FitText: Evolving Agent Tool Ecologies via Memetic Retrieval

arXiv cs.AI / 5/5/2026

📰 NewsDeveloper Stack & InfrastructureSignals & Early TrendsIdeas & Deep AnalysisModels & Research

Key Points

  • FitText addresses a “semantic gap” in agent tool use by updating retrieval dynamically during execution, rather than relying on static retrieval from the initial user query.
  • The training-free framework generates natural-language pseudo-tool descriptions as retrieval probes, iteratively refines them using retrieval feedback, and explores multiple candidates via stochastic generation.
  • It introduces Memetic Retrieval, which applies evolutionary selection pressure over candidate descriptions while using a tool memory to avoid redundant search.
  • Experiments show substantial gains: on ToolRet (43k tools), average retrieval rank improves from 8.81 to 2.78, and on StableToolBench (16,464 APIs), the average pass rate reaches 0.73, a 24-point absolute improvement over static retrieval.
  • The approach generalizes across base models that can act as strong semantic operators, but under weaker base models the evolutionary search may amplify noise, indicating model capacity requirements for effective exploration.

Abstract

A semantic gap separates how users describe tasks from how tools are documented.

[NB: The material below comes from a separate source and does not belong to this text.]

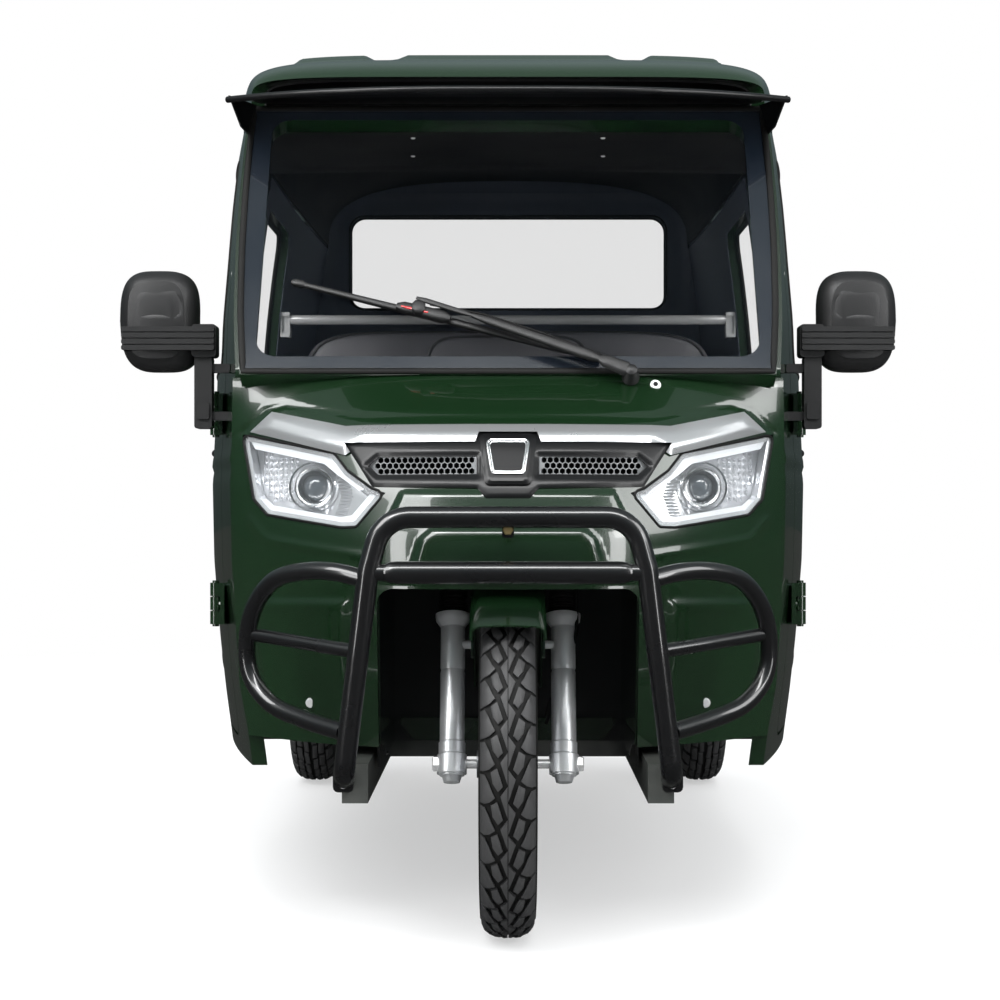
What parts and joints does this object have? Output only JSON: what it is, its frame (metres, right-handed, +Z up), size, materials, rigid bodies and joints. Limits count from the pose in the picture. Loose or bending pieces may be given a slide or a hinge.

As API ecosystems scale to tens of thousands of endpoints, static retrieval from the initial query alone cannot bridge this gap: the agent's understanding of what it needs evolves during execution, but its tool set does not. We introduce FitText, a training-free framework that makes retrieval dynamic by embedding it directly in the agent's reasoning loop. FitText generates natural-language pseudo-tool descriptions as retrieval probes, refines them iteratively using retrieval feedback, and explores diverse alternatives through stochastic generation. Memetic Retrieval adds evolutionary selection pressure over candidate descriptions, guided by a tool memory that avoids redundant search. On ToolRet (43k tools, 4 domains), FitText improves average retrieval rank from 8.81 to 2.78; on StableToolBench (16,464 APIs), it achieves a 0.73 average pass rate--a 24-point absolute gain over static query retrieval. The gains transfer across base models capable of acting as competent semantic operators; under weaker base models, Memetic's evolutionary search inverts--amplifying noise rather than refining signal--surfacing model capacity as a prerequisite for evolutionary tool exploration.